О. Г. Дробницкий, В. Г. Иванов.

«ЭТИКА»(«Ethica more geometrico demonstrata», Amst., 1677), главное произв. Спинозы. Написано на лат. яз. Работа над «Э.» была начата в 1662 и закончена в 1675. Напечатать её не удалось из-за нападок на Спинозу, вызванных публикацией в 1670 «Богословско-политиче-ского трактата» и уходом от власти респ. партии, глава к-рой был покровителем Спинозы. Издана по­смертно. Книга состоит из 5 частей и построена по об­разцу геометрич. трактатов: каждая часть состоит из теорем, лемм, коллариев (выводов) и схолий (поясне­ний). В 1-й части мыслитель выдвигает своё фунда­ментальное положение о субстанции, тождественной

богу и природе, и строит онтологич. систему, главными категориями к-рой являются субстанция, выступающая причиной самой себя (causa sui); атрибуты, каждый из к-рых выражает вечную и бесконечную сущность и со­ставляет вместе с бесконечным множеством др. атри­бутов субстанцию; модусы, или состояния субстанции. 2-я часть посвящена природе души, её соотношению с телом, а также познават. способностям; в ней содер­жатся осн. гносеологич. выводы Спинозы и учение о теле. Душа и тело трактуются в «Э.» как вещь мысля­щая и вещь протяжённая. Т. к. они принадлежат к ат­рибутам мышления и протяжения, никак не взаимодей­ствующим друг с другом, душа не может побуждать тело к действию, а тело душу — к мышлению. Тем не менее душа может познавать телесный мир, поскольку оба атрибута являются последоват. выражением одной и той же субстанции. На этой «параллельности» бытия и познания основан принцип их гармонии: «Порядок и связь идей те же, что порядок и связь вещей». В этой части дано также учение об истине, т. е. об адекватных идеях, к-рыми душа познает бога, и лжи как искажён­ных и смутных идеях, возникающих из-за недостатка познания. Истинным оказывается всё положит. содер­жание идей. Причина искажения истины — деятель­ность воли, причём воля понимается не как желание, а лишь как способность утверждения и отрицания. 3-я и 4-я части излагают учение философа об аффектах (страстях) и представляют его этику в узком смысле. Спиноза утверждает, что зависимость от аффектов, принимаемая обычно за свободу, является рабством, порождённым неадекватным познанием. Истинная сво­бода — это правильное познание, к-рое приводит нас от чужеродного принуждения страстей к знанию собств. необходимости души.
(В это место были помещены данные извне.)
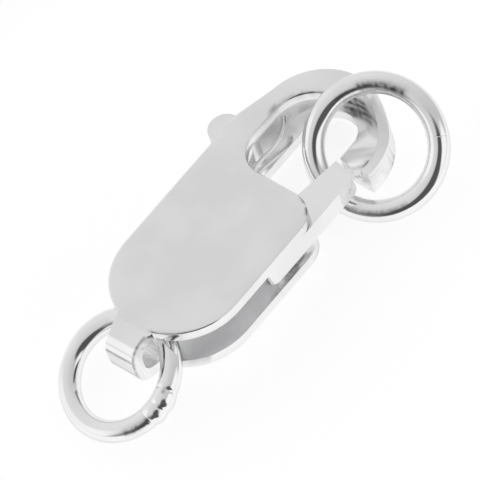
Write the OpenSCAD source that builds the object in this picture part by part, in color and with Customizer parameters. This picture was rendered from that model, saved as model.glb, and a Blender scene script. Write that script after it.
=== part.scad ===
// Lobster clasp folded from sheet silver, with a jump ring in its hook and one in its tail loop.
// The clasp's own frame: origin under the axis of the tail loop, X across, Y towards the hook,
// Z out of the front face. The resting pose then turns the whole of it a little.

/* [Body sheet] */
// Width of the flat body
plate_w = 6; // [5:0.1:8]
// Length of the body from the tail loop to the mouth of the hook
plate_len = 8.5; // [7.5:0.1:11]
// Thickness across both faces of the folded body
body_t = 2.45; // [2.3:0.05:3.2]
// Thickness of the sheet
sheet_t = 0.5; // [0.35:0.01:0.55]
// Radius of the free corner beside the lever
corner_r = 1.4; // [0.8:0.1:1.6]
// Width of the strap that folds round into the tail loop
strap_w = 1.5; // [1.2:0.1:2]
// How far the strap spreads on its left where it runs into the body
neck_left = 0.45; // [0:0.05:0.6]
// How far it spreads there on its right
neck_right = 0.12; // [0:0.02:0.3]
// How far round the tail loop that spread reaches
neck_len = 0.9; // [0.5:0.1:1]
// How square the tail loop is bent, from round to nearly square
fold_square = 2.8; // [2:0.1:3.2]

/* [Hook] */
// Outer radius of the hook's arch
hook_r = 2.78; // [2.6:0.02:3.1]
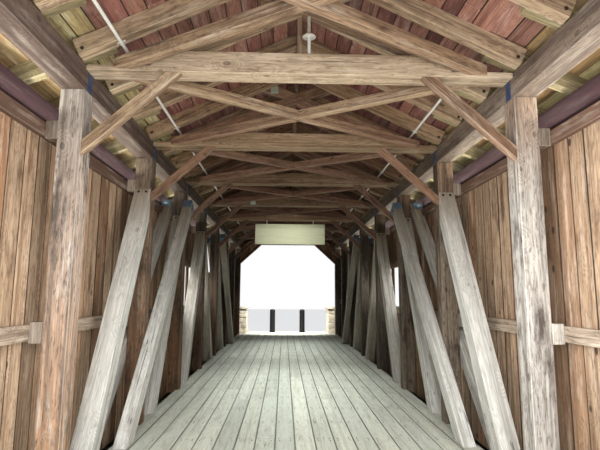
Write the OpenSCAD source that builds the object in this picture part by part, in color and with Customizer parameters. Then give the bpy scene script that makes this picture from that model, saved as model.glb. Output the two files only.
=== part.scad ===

Идеал познания совпадает с моральным идеалом: «Высшее благо для души есть познание бога, а высочайшая добродетель — познавать его». 5-я, завершающая часть «Э.», посвящена пути к свободе. Им оказывается интеллектуальная любовь к богу, в к-рой душа обретает блаженство и вечность, становясь «частью бесконечной любви, к-рой бог любит самого себя» (теорема 36).